Rimasto sempre su posizioni defilate rispetto alle istituzioni, fino ad aderire negli anni Settanta all'antipsichiatria, M. ha mantenuto un atteggiamento di reale indipendenza nei confronti di Lacan, pur nella filiazione teorica ribadita fino alla morte, portando avanti un proprio, originale discorso. Pensatore asistematico, ha scritto articoli su riviste, riuniti in volume con voluta casualità: egli stesso ha paragonato i suoi libri a un arcipelago le cui isole si incontrano soltanto sotto il mare.

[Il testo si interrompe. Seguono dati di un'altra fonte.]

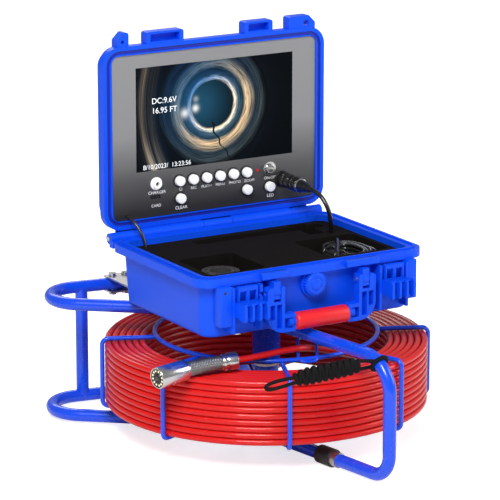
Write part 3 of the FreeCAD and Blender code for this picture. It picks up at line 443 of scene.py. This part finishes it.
along = unit(HEAD_REAR - np.array(TAIL[-2]))
coupling = piece("head_coupling_turned", [turned(HEAD_REAR, along, COUPLING, 64, COUPLING_LEAN)])
wear(coupling, "reel", steel, ("head_coupling",))


def knitted(steps, radius, strands, turns, rib):
    """A knitted sleeve's sections: two families of fine wires cross, and the radius follows the
    higher one."""
    run = np.linspace(0, 1, steps)[:, None] * turns * 2 * np.pi
    angle = np.linspace(0, 2 * np.pi, SPRING_ROUND, endpoint=False)[None]
    weave = np.maximum(np.cos(strands * angle + run), np.cos(strands * angle - run))
    swell = (radius + rib * weave)[..., None]
    return swell * np.stack([np.cos(angle), np.sin(angle)], -1)


spring_start = HEAD_REAR + along * COUPLING_L + along * 0.5
spring_mid = (spring_start + HEAD_CAP) / 2 + np.array((0, 0.6, 0.5))
t = np.linspace(0, 1, SPRING_STEPS)[:, None]
spring_path = (1 - t) ** 2 * spring_start + 2 * t * (1 - t) * spring_mid + t ** 2 * HEAD_CAP
spring_skin = carried(spring_path, knitted(SPRING_STEPS, SPRING_R, SPRING_WIRES, SPRING_TURNS,
                                           SPRING_RIB))
spring = piece("head_spring_knitted", [cells(spring_skin, round_v=True)], 80)
spring_look = look("dark knitted steel", (0.20, 0.205, 0.205), 0.36, metal=0.9, mottle=0.15,
                   grain=1500, bump=0.3)
wear(spring, "reel", spring_look, ("head_spring",))

face_dir = unit(HEAD_FACE - HEAD_CAP)
face_side, face_up = square_to(face_dir)
cap_l = np.linalg.norm(HEAD_FACE - HEAD_CAP)
cap_profile = [(0, -2.8), (8.3, -2.8), (8.9, -2.2), (9.0, -0.4), (10.8, 0), (11.3, 0.4),
               (11.5, 1.0), (11.5, 20.0), (11.35, 20.15), (11.35, 20.45), (11.5, 20.6),
               (11.5, cap_l - 1.0), (11.3, cap_l - 0.4), (10.9, cap_l), (10.3, cap_l),
               (10.0, cap_l - 0.3), (10.0, cap_l - 1.5), (0, cap_l - 1.5)]
cap = piece("head_cap_turned", [turned(HEAD_CAP, face_dir, cap_profile, 72)])
wear(cap, "reel", steel, ("head_body",))

window_profile = [(0, cap_l - 1.45), (9.95, cap_l - 1.45), (9.95, cap_l - 0.95),
                  (9.7, cap_l - 0.75), (5.3, cap_l - 0.75), (5.0, cap_l - 0.1),
                  (4.6, cap_l + 0.15), (4.1, cap_l + 0.05), (3.7, cap_l - 0.5),
                  (3.2, cap_l - 0.6), (0, cap_l - 0.6)]
window = piece("head_face_black", [turned(HEAD_CAP, face_dir, window_profile, 64)])
wear(window, "reel", black_gloss, ("head_window",))

dome = [(LENS_R * math.sin(a), cap_l - 0.62 + LENS_RISE * math.cos(a))
        for a in np.linspace(math.pi / 2, 0, 9)]
lens = piece("head_lens", [turned(HEAD_CAP, face_dir, dome, 40)])
lens_look = look("dark lens", (0.006, 0.012, 0.010), 0.04, coat=0.6, mottle=0.3, grain=40,
                 bump=0.0, rough_spread=0.02)
wear(lens, "reel", lens_look)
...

Il ritorno a Freud, di stampo lacaniano, è una delle costanti dei suoi scritti, che affrontano la teoria e la tecnica della cura e la teoria del funzionamento psichico. Il suo volume su Freud (1969; trad. it., 1970), opera che lo ha reso noto in Italia, non è solo una biografia ma segna una tappa nella storia della psicoanalisi perché, nei rapporti con i predecessori, evidenzia la novità di Freud, fondata sull'autoanalisi e sulla scoperta del transfert attraverso la corrispondenza con W. Fliess. In Clefs pour l'imaginaire, ou L'autre scène (1961), M. ribadisce l'originalità della psicoanalisi, ai cui esordi bisogna tornare per cogliere finalmente tutta la "ricchezza sconvolgente e inquietante degli inizi". Da notare, in quest'opera, il saggio d'esordio Je sais bien mais quand même, concentrato sulla nevrosi ossessiva e definito da A. Green un "piccolo gioiello della letteratura psicoanalitica".
M. si è occupato anche di letteratura, scrivendo saggi sul teatro e su Mallarmé (in Clefs pour l'imaginaire, cit.). Un'opera molto particolare è Fictions freudiennes (1978), un pastiche sotto forma di romanzo epistolare in cui M. ironizza sulla tecnica analitica e approda a una scrittura creativa.
Bibl.: Hommage à Octave Mannoni: témoignages de R. Tostain, L. Israel, M. Safouan, N. Le Guérinel, A. Green, F. Roustag, in Esquisses psychanalytiques, 1990 (con bibliografia completa degli scritti di Mannoni, a cura di J. Lagarrigue).